Sweeping generalizations about a huge group of people who share only the same race or ethnicity are widely viewed as offensive stereotypes. But sweeping generalizations about a huge group of people who share only their age (give or take a couple of decades)? Sure! Why not?

Baby Boomers were originally lumped together based on the fact that there were a lot of them (the birthrate having spiked after the War) and that they were lucky enough to come of age during a relatively affluent period. The idea that all of them — or, for that matter, all Gen X’ers or all Millennials — are also distinguished by a common political or psychological profile, a set of values or tastes, is an entirely different proposition. It’s an idea that rational people should view with a generous measure of skepticism if only because each of these labels refers to something on the order of 80 million people.

Marketing consultants are particularly shameless in tossing out declarations about characteristics that supposedly define each generation: They’re paid — sometimes astronomical rates — to convince companies that they can carve the population into groups, the better to target each with a unique pitch for buying stuff they don’t really need. The next thing you know, newsweeklies, academics, and your dinner party guests are entertaining themselves with similar generalizations — ignoring the fact that variations (in beliefs and behaviors) within each generational cluster are typically far greater than those between them.

What takes this little game from merely silly to obnoxious is the following rule: You must attribute unflattering adjectives to cohorts younger than your own — even though yours was on the receiving end of similar disparagements not so long ago. Thus, those who came of age in the sixties were written off as longhaired, unamerican, potsmoking relativists with a deficient work ethic. At some point, though, they took the advice of disapproving passersby (“Get a job!”) and eventually decided that those younger than they — Generation X — were all slackers, unwilling to commit and unable to plan for the future.

Now those two groups finally have made common cause . . . to denigrate Millennials. Essentially everyone over the age of about forty has decided that today’s adolescents and young adults have been coddled and indulged by their parents with the result that they — how shall we put it? — have a deficient work ethic and are unable to commit or plan for the future. These entitled little pissants were overcelebrated as children, given easy A’s and trophies “just for showing up,” and are now unable to hack it in the Real World.

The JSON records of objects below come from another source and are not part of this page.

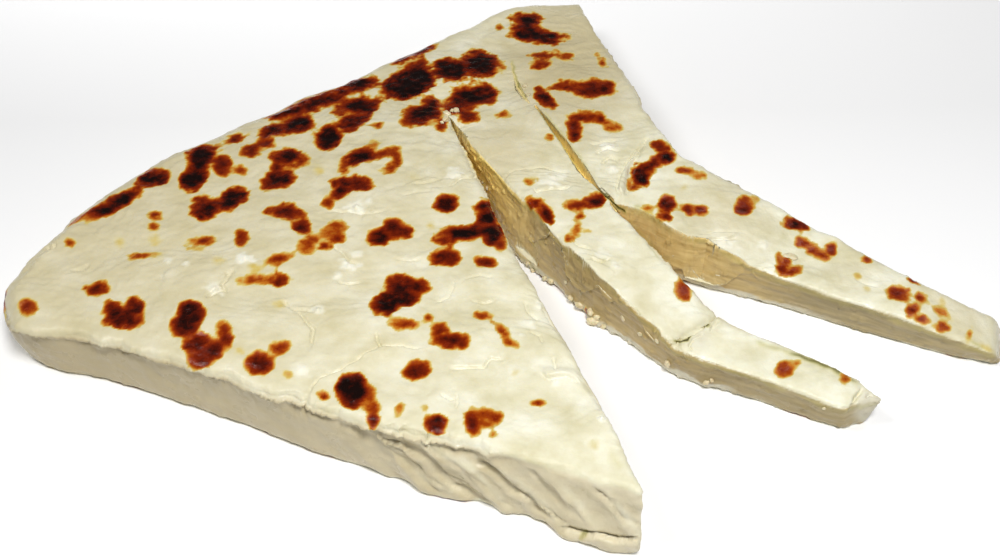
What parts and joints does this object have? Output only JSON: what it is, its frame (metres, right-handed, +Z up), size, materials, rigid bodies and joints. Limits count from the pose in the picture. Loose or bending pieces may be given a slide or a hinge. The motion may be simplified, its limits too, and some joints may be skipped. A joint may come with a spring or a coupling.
{
  "type": "bread cheese",
  "caption": "Wedge of a flat round baked bread cheese with browned spots; strips cut from one side still hang on at the rim and splay outwards",
  "frame": {"origin": "middle of the bounding box of the underside, on the surface that the cheese rests on", "axes": "+Z up; -Y towards the tip of the wedge, which was the middle of the round cheese; +Y towards its rim; +X towards the side where the strips splay out"},
  "size_m": [0.1893, 0.1572, 0.0143],
  "materials": {
    "cheese": null
  },
  "bodies": {
    "root": {"bread_cheese": "cheese"}
  },
  "joints": []
}
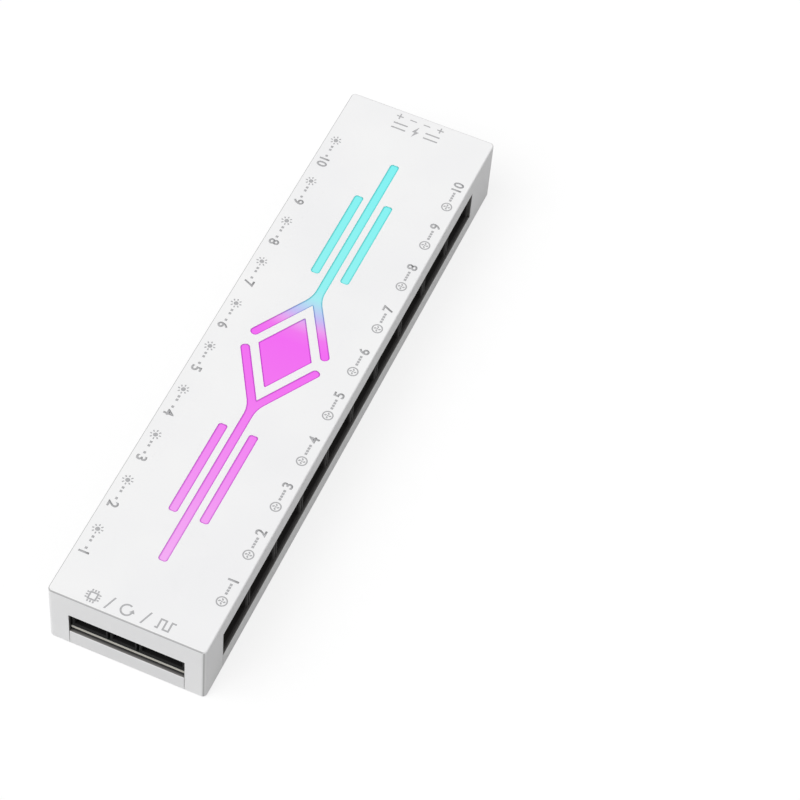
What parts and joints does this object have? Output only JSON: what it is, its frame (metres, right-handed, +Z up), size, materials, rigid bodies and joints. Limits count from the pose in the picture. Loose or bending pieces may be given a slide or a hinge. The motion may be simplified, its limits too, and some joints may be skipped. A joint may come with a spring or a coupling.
{
  "type": "pc fan controller hub",
  "caption": "Slim white box that shares power and light signals among plugs along both long sides, with a lit line figure on its top and a magnetic pad underneath.",
  "frame": {"origin": "middle of the bottom face", "axes": "+Z up, +Y along the length from the signal end to the power end, +X towards the row of fan headers"},
  "size_m": [0.034, 0.145, 0.0164],
  "materials": {
    "case_plastic": "satin",
    "milky_plastic": "satin",
    "magnet_rubber": "satin",
    "header_plastic": "satin",
    "pin_metal": "polished",
    "board_laminate": "satin",
    "screw_steel": "polished",
    "chip_plastic": "satin",
    "emitter_plastic": "satin",
    "capacitor_metal": "satin"
  },
  "bodies": {
    "root": {"board_screws": "screw_steel", "bottom_cover": "case_plastic", "bulk_capacitors": "capacitor_metal", "circuit_board": "board_laminate", "controller_chip": "chip_plastic", "fan_header_1": "header_plastic", "fan_header_10": "header_plastic", "fan_header_2": "header_plastic", "fan_header_3": "header_plastic", "fan_header_4": "header_plastic", "fan_header_5": "header_plastic", "fan_header_6": "header_plastic", "fan_header_7": "header_plastic", "fan_header_8": "header_plastic", "fan_header_9": "header_plastic", "fan_pins_1": "pin_metal", "fan_pins_10": "pin_metal", "fan_pins_2": "pin_metal", "fan_pins_3": "pin_metal", "fan_pins_4": "pin_metal", "fan_pins_5": "pin_metal", "fan_pins_6": "pin_metal", "fan_pins_7": "pin_metal", "fan_pins_8": "pin_metal", "fan_pins_9": "pin_metal", "light_emitters": "emitter_plastic", "light_guide": "milky_plastic", "magnetic_pad": "magnet_rubber", "power_pins": "pin_metal", "power_socket": "header_plastic", "pwm_pins": "pin_metal", "pwm_socket": "header_plastic", "reset_pins": "pin_metal", "reset_socket": "header_plastic", "rgb_header_1": "header_plastic", "rgb_header_10": "header_plastic", "rgb_header_2": "header_plastic", "rgb_header_3": "header_plastic", "rgb_header_4": "header_plastic", "rgb_header_5": "header_plastic", "rgb_header_6": "header_plastic", "rgb_header_7": "header_plastic", "rgb_header_8": "header_plastic", "rgb_header_9": "header_plastic", "rgb_pins_1": "pin_metal", "rgb_pins_10": "pin_metal", "rgb_pins_2": "pin_metal", "rgb_pins_3": "pin_metal", "rgb_pins_4": "pin_metal", "rgb_pins_5": "pin_metal", "rgb_pins_6": "pin_metal", "rgb_pins_7": "pin_metal", "rgb_pins_8": "pin_metal", "rgb_pins_9": "pin_metal", "signal_buffer": "chip_plastic", "sync_pins": "pin_metal", "sync_socket": "header_plastic", "top_shell": "case_plastic", "voltage_regulator": "chip_plastic"}
  },
  "joints": []
}
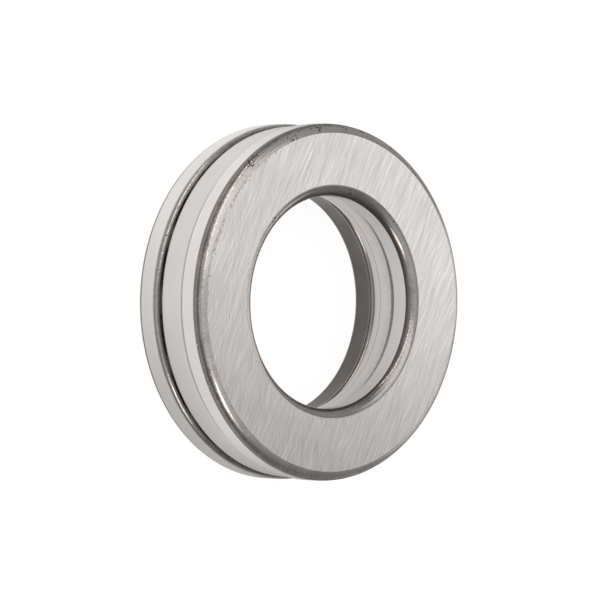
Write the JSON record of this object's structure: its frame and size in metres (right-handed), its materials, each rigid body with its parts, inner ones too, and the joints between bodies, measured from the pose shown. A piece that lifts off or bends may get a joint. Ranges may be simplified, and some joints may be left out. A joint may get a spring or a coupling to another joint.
{
  "type": "thrust ball bearing",
  "caption": "Single-direction thrust ball bearing: two grooved steel washers with a caged ring of balls between them, for axial load on a shaft.",
  "frame": {"origin": "centre of the housing washer's seat face, on the surface that the bearing lies on", "axes": "+Z is the bearing's axis, from the housing washer up to the shaft washer; +X passes through the middle of a ball"},
  "size_m": [0.042, 0.042, 0.011],
  "materials": {
    "washer_steel": "hardened bearing steel, ground on seats and rims, turned and dark at the corners",
    "cage_steel": "pressed sheet steel, smooth outside, faintly mottled inside",
    "ball_steel": "lapped and polished"
  },
  "bodies": {
    "housing": {"housing_washer": "washer_steel"},
    "shaft": {"shaft_washer": "washer_steel"},
    "cage": {"cage_lower_shell": "cage_steel", "cage_upper_shell": "cage_steel"},
    "ball_01": {"ball_01": "ball_steel"},
    "ball_02": {"ball_02": "ball_steel"},
    "ball_03": {"ball_03": "ball_steel"},
    "ball_04": {"ball_04": "ball_steel"},
    "ball_05": {"ball_05": "ball_steel"},
    "ball_06": {"ball_06": "ball_steel"},
    "ball_07": {"ball_07": "ball_steel"},
    "ball_08": {"ball_08": "ball_steel"},
    "ball_09": {"ball_09": "ball_steel"},
    "ball_10": {"ball_10": "ball_steel"},
    "ball_11": {"ball_11": "ball_steel"},
    "ball_12": {"ball_12": "ball_steel"},
    "ball_13": {"ball_13": "ball_steel"},
    "ball_14": {"ball_14": "ball_steel"},
    "ball_15": {"ball_15": "ball_steel"},
    "ball_16": {"ball_16": "ball_steel"}
  },
  "joints": [
    {"name": "shaft_washer_spin", "type": "hinge", "parent": "housing", "child": "shaft", "pos_m": [0, 0, 0.0055], "axis": [0, 0, 1], "continuous": true},
    {"name": "cage_spin", "type": "hinge", "parent": "housing", "child": "cage", "pos_m": [0, 0, 0.0055], "axis": [0, 0, 1], "continuous": true},
    {"name": "ball_01_roll", "type": "hinge", "parent": "cage", "child": "ball_01", "pos_m": [0.0169, 0, 0.0055], "axis": [1, 0, 0], "continuous": true},
    {"name": "ball_02_roll", "type": "hinge", "parent": "cage", "child": "ball_02", "pos_m": [0.01561, 0.00647, 0.0055], "axis": [0.9239, 0.3827, 0], "continuous": true},
    {"name": "ball_03_roll", "type": "hinge", "parent": "cage", "child": "ball_03", "pos_m": [0.01195, 0.01195, 0.0055], "axis": [0.7071, 0.7071, 0], "continuous": true},
    {"name": "ball_04_roll", "type": "hinge", "parent": "cage", "child": "ball_04", "pos_m": [0.00647, 0.01561, 0.0055], "axis": [0.3827, 0.9239, 0], "continuous": true},
    {"name": "ball_05_roll", "type": "hinge", "parent": "cage", "child": "ball_05", "pos_m": [0, 0.0169, 0.0055], "axis": [0, 1, 0], "continuous": true},
    {"name": "ball_06_roll", "type": "hinge", "parent": "cage", "child": "ball_06", "pos_m": [-0.00647, 0.01561, 0.0055], "axis": [-0.3827, 0.9239, 0], "continuous": true},
    {"name": "ball_07_roll", "type": "hinge", "parent": "cage", "child": "ball_07", "pos_m": [-0.01195, 0.01195, 0.0055], "axis": [-0.7071, 0.7071, 0], "continuous": true},
    {"name": "ball_08_roll", "type": "hinge", "parent": "cage", "child": "ball_08", "pos_m": [-0.01561, 0.00647, 0.0055], "axis": [-0.9239, 0.3827, 0], "continuous": true},
    {"name": "ball_09_roll", "type": "hinge", "parent": "cage", "child": "ball_09", "pos_m": [-0.0169, 0, 0.0055], "axis": [-1, 0, 0], "continuous": true},
    {"name": "ball_10_roll", "type": "hinge", "parent": "cage", "child": "ball_10", "pos_m": [-0.01561, -0.00647, 0.0055], "axis": [-0.9239, -0.3827, 0], "continuous": true},
    {"name": "ball_11_roll", "type": "hinge", "parent": "cage", "child": "ball_11", "pos_m": [-0.01195, -0.01195, 0.0055], "axis": [-0.7071, -0.7071, 0], "continuous": true},
    {"name": "ball_12_roll", "type": "hinge", "parent": "cage", "child": "ball_12", "pos_m": [-0.00647, -0.01561, 0.0055], "axis": [-0.3827, -0.9239, 0], "continuous": true},
    {"name": "ball_13_roll", "type": "hinge", "parent": "cage", "child": "ball_13", "pos_m": [0, -0.0169, 0.0055], "axis": [0, -1, 0], "continuous": true},
    {"name": "ball_14_roll", "type": "hinge", "parent": "cage", "child": "ball_14", "pos_m": [0.00647, -0.01561, 0.0055], "axis": [0.3827, -0.9239, 0], "continuous": true},
    {"name": "ball_15_roll", "type": "hinge", "parent": "cage", "child": "ball_15", "pos_m": [0.01195, -0.01195, 0.0055], "axis": [0.7071, -0.7071, 0], "continuous": true},
    {"name": "ball_16_roll", "type": "hinge", "parent": "cage", "child": "ball_16", "pos_m": [0.01561, -0.00647, 0.0055], "axis": [0.9239, -0.3827, 0], "continuous": true}
  ],
  "couplings": [
    {"joint": "cage_spin", "follows": "shaft_washer_spin", "ratio": 0.5},
    {"joint": "ball_01_roll", "follows": "shaft_washer_spin", "ratio": -2.6614},
    {"joint": "ball_02_roll", "follows": "shaft_washer_spin", "ratio": -2.6614},
    {"joint": "ball_03_roll", "follows": "shaft_washer_spin", "ratio": -2.6614},
    {"joint": "ball_04_roll", "follows": "shaft_washer_spin", "ratio": -2.6614},
    {"joint": "ball_05_roll", "follows": "shaft_washer_spin", "ratio": -2.6614},
    {"joint": "ball_06_roll", "follows": "shaft_washer_spin", "ratio": -2.6614},
    {"joint": "ball_07_roll", "follows": "shaft_washer_spin", "ratio": -2.6614},
    {"joint": "ball_08_roll", "follows": "shaft_washer_spin", "ratio": -2.6614},
    {"joint": "ball_09_roll", "follows": "shaft_washer_spin", "ratio": -2.6614},
    {"joint": "ball_10_roll", "follows": "shaft_washer_spin", "ratio": -2.6614},
    {"joint": "ball_11_roll", "follows": "shaft_washer_spin", "ratio": -2.6614},
    {"joint": "ball_12_roll", "follows": "shaft_washer_spin", "ratio": -2.6614},
    {"joint": "ball_13_roll", "follows": "shaft_washer_spin", "ratio": -2.6614},
    {"joint": "ball_14_roll", "follows": "shaft_washer_spin", "ratio": -2.6614},
    {"joint": "ball_15_roll", "follows": "shaft_washer_spin", "ratio": -2.6614},
    {"joint": "ball_16_roll", "follows": "shaft_washer_spin", "ratio": -2.6614}
  ]
}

The absence of historical perspective here is frankly astonishing. Rarely do older folks pause and say, “Wait a second. If these snide truisms about young people that I’m confidently repeating aren’t all that different from what our elders said about us, might that be reason to question their validity?” With respect to the specific claim that “kids today” are spoiled and their parents permissive, I had fun a few years ago digging up multiple examples of how people were saying exactly the same thing about the previous generation, and the one before that, and the one before that, and the one before that. I conducted this backward journey through the decades in a book called The Myth of the Spoiled Child, which also challenged the reactionary narrative about helicopter parents and kids with inflated self-esteem that has become the conventional wisdom.

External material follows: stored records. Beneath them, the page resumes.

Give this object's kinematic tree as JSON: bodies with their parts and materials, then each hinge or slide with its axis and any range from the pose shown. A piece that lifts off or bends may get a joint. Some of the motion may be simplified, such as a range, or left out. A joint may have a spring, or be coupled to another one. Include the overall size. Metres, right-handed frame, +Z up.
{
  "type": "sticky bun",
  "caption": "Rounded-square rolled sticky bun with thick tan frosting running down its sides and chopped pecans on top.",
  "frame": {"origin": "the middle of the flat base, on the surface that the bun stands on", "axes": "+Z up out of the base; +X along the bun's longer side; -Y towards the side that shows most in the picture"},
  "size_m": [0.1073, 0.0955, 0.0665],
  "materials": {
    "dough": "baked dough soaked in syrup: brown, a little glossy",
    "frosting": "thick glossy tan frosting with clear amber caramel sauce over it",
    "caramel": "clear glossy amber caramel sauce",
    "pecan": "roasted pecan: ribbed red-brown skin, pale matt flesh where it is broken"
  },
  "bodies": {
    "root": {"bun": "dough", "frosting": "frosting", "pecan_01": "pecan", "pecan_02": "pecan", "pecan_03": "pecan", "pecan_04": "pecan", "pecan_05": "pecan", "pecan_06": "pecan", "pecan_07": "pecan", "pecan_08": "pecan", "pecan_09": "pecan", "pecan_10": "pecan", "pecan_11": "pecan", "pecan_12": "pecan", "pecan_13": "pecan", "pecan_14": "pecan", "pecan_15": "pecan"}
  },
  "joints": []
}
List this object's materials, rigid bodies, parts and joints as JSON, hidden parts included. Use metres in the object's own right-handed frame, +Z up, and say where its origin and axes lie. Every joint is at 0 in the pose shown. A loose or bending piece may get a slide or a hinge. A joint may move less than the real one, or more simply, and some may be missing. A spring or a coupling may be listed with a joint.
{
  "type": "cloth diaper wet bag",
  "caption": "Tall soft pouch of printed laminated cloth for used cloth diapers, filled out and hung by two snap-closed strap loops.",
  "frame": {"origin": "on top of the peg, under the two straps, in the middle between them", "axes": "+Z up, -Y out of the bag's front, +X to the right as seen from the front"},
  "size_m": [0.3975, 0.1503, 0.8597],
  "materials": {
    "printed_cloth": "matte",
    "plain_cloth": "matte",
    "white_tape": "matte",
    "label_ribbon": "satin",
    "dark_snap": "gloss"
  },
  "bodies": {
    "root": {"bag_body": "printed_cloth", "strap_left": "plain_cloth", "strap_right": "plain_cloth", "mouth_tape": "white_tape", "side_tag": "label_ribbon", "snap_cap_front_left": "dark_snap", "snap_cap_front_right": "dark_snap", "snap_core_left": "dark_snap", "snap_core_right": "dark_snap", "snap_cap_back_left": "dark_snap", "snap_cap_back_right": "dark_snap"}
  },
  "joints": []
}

Are young adults in the workplace more fragile and demanding than new hires of yesteryear? Here’s Google’s director of human resources:

Every single generation enters the work force and feels like they’re a unique generation, and the generation that’s one or two ahead of them looks back and says, ‘Who are these weird, strange kids coming into the work force with their attitudes of entitlement and not wanting to fit in?’ It’s a cycle that’s been repeated every 10 to 15 years for the last 50 years….If you look at what their underlying needs and aspirations are, there’s no difference at all between this new generation of workers and my generation and my father’s generation….We [all] want to be treated with respect, we want to have a sense of meaning and agency and impact, and we want our boss to just leave us alone so we can get our work done.

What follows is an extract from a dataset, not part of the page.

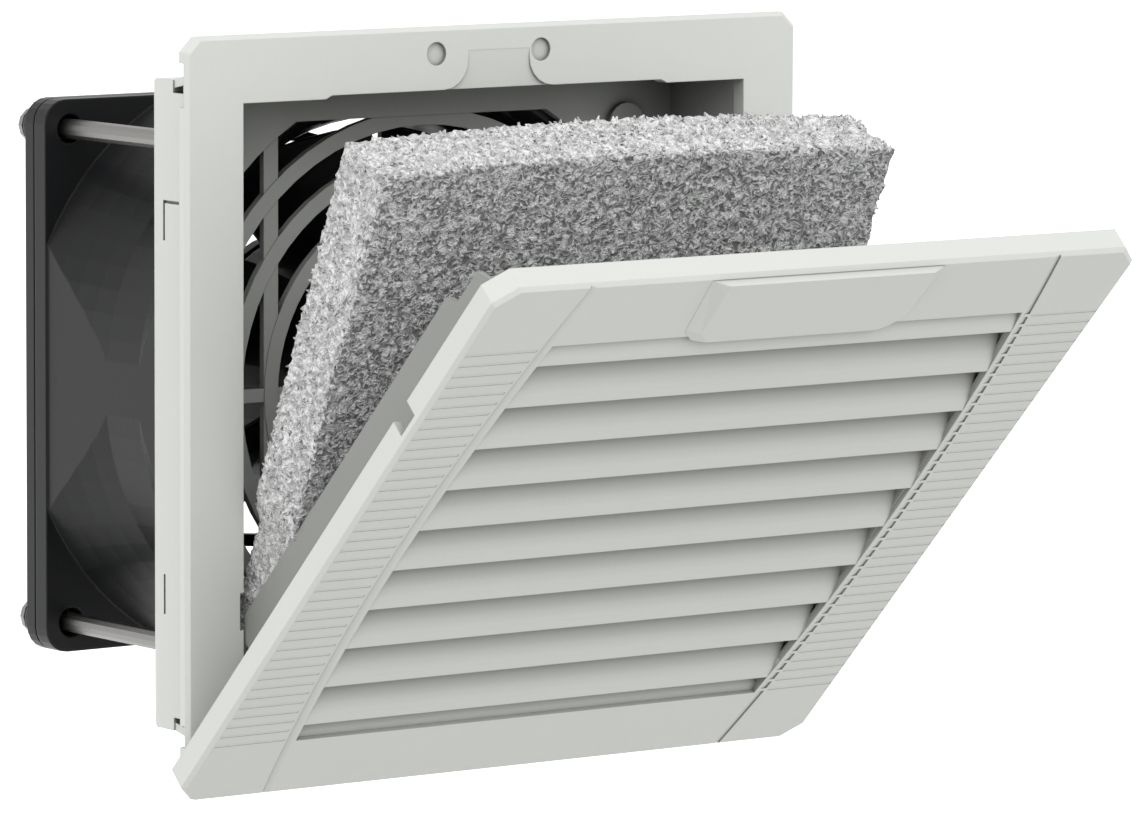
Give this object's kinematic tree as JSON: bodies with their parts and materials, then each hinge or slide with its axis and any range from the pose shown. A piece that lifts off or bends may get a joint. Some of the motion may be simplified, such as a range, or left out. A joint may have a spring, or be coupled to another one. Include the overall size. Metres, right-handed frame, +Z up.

Nor is the commonality limited to the workplace. It turns out that Baby Boomers and Millennials have very similar life goals. And the authors whose research showed this to be true have also debunked conservative psychologist Jean Twenge’s sweeping claims about Millennials (which, in her telling, almost always reflect poorly on them). For example, assertions about their supposedly higher levels of narcissism, which are catnip to the media, rest on embarrassing methodological errors.

Sometimes these bogus claims are due to a tendency to describe as generational shifts what are actually developmental differences: A sense of bravado isn’t unusual in young adults, and that’s always been true. The error comes from assuming it’s uniquely true of today’s young adults, which is how it might appear to older adults. At other times, what’s attributed to, say, Millennials as a group is actually a function of how life is changing for all of us. All those kids glued to social media, for example? That’s not because of who the kids are; it’s because they’ve come of age when the technology is available. In fact, a recent survey found that older adults actually use social media more than younger adults do.

The specific accusations leveled at today’s teens and young adults — that they’re entitled, overcelebrated “snowflakes” — are particularly ugly, empirically unsupported, and often animated by a political agenda. But my larger point is that we should be very cautious about offering any generalizations about an entire generation.

And by “we,” I mean all of us, including Millennials, lest they eventually start to sound like their elders in slinging calumnies at Generation Z (or whatever we end up calling the next cohort).

 

[ADDENDUM: In 2023, the writer Bruce Handy commented, “Generations are more like sequential schmears, overlapping and messy, and the idea that each one shares essential traits is perhaps a marketer’s version of astrology.”  For a critique that distinguishes among cohort effects (what’s true of a particular generation), life-cycle effects (what’s true of anyone at a given age), and period effects (what’s true of everyone at a certain point in history), see Bobby Duffy’s 2022 book The Generation Myth: Why When You’re Born Matters Less Than You Think (Basic Books).]